Worst-first thinking aside, I don’t think the mom-shamers realize how it wears a mom down to drag kids in and out of car seats, in and out of errands, sometimes kicking and screaming, sometimes interrupting a much needed nap, all when you just really need to get a couple things done. It’s actually not a little thing. Many of us are still recovering from pregnancy and childbirth aches, pains, and injuries. Our necks and shoulders are all messed up from nursing and holding and carrying babies. Most of us are chronically sleep deprived. One less unnecessary cycle of the physicality of in and out of the car seat is like a gift from God when you’re in maternal pain and exhaustion. Insisting that moms soldier on, succumb to the fear, and do the extra step every time come hell or high water is a recipe for a mom’s nervous breakdown. And that does not benefit the children.
Andrea — to which the mom-shamers smugly reply, “If you don’t want to do the work, you shouldn’t have kids!”
Sorry, I signed up to raise children, not to fulfill every person’s notion of all the unnecessary tasks I should perform in order to be a “good mom.”
The asshat who wrote that isn’t in charge of running errands with the kids along. Period. Totally clueless. Sanctimonious turd.
What is wrong with the ppl on this thread? Parenting is hard. Yeah, you want a car, then buckle and unbuckle, too bad; otherwise walk. Someone stole the car with the kid in it, and yes, that’s not responsible parenting. IT’s lazy parenting.
Yay for Pentamom! “Sorry, I signed up to raise children, not to fulfill every person’s notion of all the unnecessary tasks I should perform in order to be a ‘good mom.'”
I hate these “engine running” stories because this seems to be the skewer in the shish kebab every damned time.
I know, we’re screwed if we leave kids in a cold car without the heat going for six minutes because the world and his wife say they might “freeze to death.” So we leave the heat on, the keys in the ignition, the doors locked… this is actually more dangerous than the ridiculous notion of freezing in a few minutes.
Same thing with hot. Screwed if you leave them on a warm day with the windows down, because “predators” (although I have yet to hear of an actual case where someone “stole” a child from a parked, non-running, no keys in the ignition car in a parking lot while parents ran an errand), screwed if you leave the car running with the A/C on.

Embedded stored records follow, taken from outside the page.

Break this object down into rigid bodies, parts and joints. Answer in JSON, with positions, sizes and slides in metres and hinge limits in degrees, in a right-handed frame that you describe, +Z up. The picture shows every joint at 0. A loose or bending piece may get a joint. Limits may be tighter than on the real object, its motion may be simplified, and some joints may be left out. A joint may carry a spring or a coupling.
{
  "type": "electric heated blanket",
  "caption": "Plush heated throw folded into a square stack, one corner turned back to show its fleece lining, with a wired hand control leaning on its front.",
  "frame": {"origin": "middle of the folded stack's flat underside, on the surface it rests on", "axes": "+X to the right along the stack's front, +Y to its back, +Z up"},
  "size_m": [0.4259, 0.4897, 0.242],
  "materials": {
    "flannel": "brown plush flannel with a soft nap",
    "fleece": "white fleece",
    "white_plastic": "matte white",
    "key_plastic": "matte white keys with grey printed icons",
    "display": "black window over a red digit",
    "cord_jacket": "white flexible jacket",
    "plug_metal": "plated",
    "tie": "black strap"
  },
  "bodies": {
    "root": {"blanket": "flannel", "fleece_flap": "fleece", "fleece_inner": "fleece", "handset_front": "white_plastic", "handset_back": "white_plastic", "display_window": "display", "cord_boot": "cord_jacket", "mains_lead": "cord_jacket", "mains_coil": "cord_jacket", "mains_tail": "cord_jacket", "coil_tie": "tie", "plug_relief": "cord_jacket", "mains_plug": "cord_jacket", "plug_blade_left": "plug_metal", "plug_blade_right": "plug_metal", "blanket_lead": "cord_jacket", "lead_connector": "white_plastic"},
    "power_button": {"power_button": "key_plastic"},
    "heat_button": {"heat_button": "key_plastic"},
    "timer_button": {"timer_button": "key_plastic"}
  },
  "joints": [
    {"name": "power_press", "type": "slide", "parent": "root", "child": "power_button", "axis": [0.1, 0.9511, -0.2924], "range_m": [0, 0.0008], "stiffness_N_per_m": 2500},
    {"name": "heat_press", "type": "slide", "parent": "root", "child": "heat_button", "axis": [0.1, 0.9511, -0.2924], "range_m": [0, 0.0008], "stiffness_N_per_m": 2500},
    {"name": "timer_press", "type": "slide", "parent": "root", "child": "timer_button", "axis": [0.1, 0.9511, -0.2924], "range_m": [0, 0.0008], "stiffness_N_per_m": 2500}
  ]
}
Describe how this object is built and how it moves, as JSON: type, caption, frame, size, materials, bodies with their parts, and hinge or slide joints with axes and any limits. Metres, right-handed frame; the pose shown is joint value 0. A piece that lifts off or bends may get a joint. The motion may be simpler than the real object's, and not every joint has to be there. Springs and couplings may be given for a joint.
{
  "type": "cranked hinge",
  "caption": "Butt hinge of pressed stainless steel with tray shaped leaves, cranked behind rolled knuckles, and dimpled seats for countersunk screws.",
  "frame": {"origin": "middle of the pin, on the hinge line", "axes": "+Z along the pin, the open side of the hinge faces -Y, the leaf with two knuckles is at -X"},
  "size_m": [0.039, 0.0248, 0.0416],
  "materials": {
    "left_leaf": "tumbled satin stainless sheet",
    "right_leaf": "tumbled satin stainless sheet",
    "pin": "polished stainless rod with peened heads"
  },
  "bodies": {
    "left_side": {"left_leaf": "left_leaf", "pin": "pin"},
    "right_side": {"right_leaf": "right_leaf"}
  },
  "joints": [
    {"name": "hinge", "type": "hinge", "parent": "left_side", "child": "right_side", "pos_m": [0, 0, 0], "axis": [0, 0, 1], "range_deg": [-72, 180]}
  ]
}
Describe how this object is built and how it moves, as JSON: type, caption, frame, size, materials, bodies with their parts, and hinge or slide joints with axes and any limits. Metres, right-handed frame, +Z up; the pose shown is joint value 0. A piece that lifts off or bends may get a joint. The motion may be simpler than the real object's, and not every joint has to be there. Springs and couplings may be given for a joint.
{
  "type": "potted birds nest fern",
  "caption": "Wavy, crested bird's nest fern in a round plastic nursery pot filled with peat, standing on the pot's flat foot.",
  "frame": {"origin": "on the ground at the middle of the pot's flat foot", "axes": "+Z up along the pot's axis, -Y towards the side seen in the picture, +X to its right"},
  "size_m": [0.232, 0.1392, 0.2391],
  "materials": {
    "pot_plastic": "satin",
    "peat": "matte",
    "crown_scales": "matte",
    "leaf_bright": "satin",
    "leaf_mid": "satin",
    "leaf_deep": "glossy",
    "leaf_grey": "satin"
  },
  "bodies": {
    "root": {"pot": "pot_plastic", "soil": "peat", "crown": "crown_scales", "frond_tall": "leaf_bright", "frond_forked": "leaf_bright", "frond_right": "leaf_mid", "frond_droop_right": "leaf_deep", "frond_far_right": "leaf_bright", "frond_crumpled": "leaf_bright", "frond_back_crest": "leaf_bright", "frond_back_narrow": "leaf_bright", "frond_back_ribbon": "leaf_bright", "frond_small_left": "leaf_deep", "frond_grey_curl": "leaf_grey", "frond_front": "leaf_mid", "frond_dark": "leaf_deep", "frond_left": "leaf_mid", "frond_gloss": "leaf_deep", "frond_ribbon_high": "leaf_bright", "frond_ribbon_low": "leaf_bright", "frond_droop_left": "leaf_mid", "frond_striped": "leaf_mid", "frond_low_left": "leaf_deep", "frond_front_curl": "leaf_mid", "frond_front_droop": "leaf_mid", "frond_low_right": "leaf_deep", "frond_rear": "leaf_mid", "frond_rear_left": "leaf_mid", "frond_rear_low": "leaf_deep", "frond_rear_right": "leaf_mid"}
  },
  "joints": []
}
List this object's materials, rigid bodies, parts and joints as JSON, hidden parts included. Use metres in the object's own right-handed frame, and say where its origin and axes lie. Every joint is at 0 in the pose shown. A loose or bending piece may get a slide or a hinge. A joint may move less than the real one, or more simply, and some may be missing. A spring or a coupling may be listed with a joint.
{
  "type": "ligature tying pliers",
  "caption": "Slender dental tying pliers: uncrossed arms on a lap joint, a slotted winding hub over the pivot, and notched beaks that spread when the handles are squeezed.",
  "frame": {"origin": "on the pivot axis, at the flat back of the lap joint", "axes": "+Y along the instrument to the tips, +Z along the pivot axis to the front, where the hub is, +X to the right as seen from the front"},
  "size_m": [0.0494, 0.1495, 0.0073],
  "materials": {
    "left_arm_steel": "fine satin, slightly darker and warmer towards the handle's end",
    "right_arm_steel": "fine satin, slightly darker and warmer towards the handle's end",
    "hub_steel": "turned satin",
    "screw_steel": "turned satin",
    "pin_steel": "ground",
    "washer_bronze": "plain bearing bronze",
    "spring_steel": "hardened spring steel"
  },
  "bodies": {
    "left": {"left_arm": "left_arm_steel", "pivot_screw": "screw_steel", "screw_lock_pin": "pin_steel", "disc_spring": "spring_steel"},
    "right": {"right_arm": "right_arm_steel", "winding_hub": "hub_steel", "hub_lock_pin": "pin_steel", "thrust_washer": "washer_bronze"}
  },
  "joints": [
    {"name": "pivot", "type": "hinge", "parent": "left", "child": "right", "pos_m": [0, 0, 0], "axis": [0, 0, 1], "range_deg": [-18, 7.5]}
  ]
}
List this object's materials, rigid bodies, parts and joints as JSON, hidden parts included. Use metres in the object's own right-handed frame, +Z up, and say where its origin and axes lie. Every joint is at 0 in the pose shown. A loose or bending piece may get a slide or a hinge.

For the love of all that is holy, PLEASE LEAVE THE CAR UNLOCKED AND OFF AND TAKE THE DAMNED KEYS WTIH YOU IF YOU LEAVE THE KID IN THE CAR.
Let them scream “child endangerment” and then make them produce the evidence that there’s any real risk at all, to anyone.
But leave the car running, and all bets are off.
I was left in the car so many times. The car was NOT RUNNING. I didn’t get abducted, I didn’t freeze, I didn’t faint from heat exhaustion. And the world was a little less polluted.
I think you meant to say “that convenience is always wrong.” It doesn’t quite make sense as written.
Ok, going to play devil’s advocate. One argument I have read on this blog is a child isn’t in danger if left alone in a car for a few minutes. Now, a child was left in the car and was actually taken, an unpredictable, dangerous situation. Are commenters angry about the article because the writer is smug or because the authorities are holding the parent accountable? Folks, there are times when negligence is criminal. The child was in danger this time, and the parent’s decision gave the criminal an opportunity. I try not to give criminals opportunities to steal my stuff, so I secure it by locking it up. If I fail to lock my bike up, and a criminal takes it, yes he is guilty of a crime, but my decision led to my loss. It is partly my fault because I made a bad decision. There are no laws on the books to punish me for my decision to leave my bike out, but there are laws for endangering kids. Mom rolled the dice and lost.
@Glen asked “Are commenters angry about the article because the writer is smug or because the authorities are holding the parent accountable?”
It would have to be because the writer is smug (and unrealistic, and in the cult of inconvenience etc). Because the writer is demanding the mom be arrested (aka the authorities hold the parent accountable) when the authorities themselves have not decided to hold the mom criminally liable for this.
And I agree she made a bad decision. Car thieves are far, far more common then kidnapers. A car that is left running is wearing a “steal me” sign. So yeah, bad decision.
That said I am with pentamom “I signed up to raise children, not to fulfill every person’s notion of all the unnecessary tasks I should perform in order to be a “good mom.””
Of course I follow the law in my area, even though it has cause more danger to my child than it has prevented.
@Glen
So what’s NOT rolling the dice? Did you see “more children die being hit by cars in parking lots and driveways than while waiting IN the car?” What if the child is run over in the parking lot while being walked into or back from the school? Should that too be negligence?
Leave the child at home with someone? What if that someone proves untrustworthy? Or an intruder breaks in, overpowers the caretaker, and harms the child? Is that negligence by the mother at the school?
There is no guaranteed 100% safe choice. That the car was stolen was certainly less than a 1% chance (and the child was safe in the end). But not 0%.
Agreed, the editorial is misguided. I live in Calgary. No problems for me leaving kids in car as long as there is fresh air and they are restrained or trained to stay in the car, but leaving engine running seems senseless. I’ve slept in cars lots in Winter in Calgary and you’re not going to die even after many hours. Abduction isn’t the problem here. There was an incident in Calgary in 2007 where a 2 year old died after getting head stuck in electric window activated by another child in the car. Good reason to turn the car off and remove the keys. http://www.cbc.ca/news/canada/calgary/girl-2-dies-after-getting-stuck-in-car-window-1.671970. I have also personally crashed a car when I was 5 years old when left unattended in vehicle at top of long steep driveway and managed to remove the park brake which sent the car hurtling backways for 50 m into a powerpole.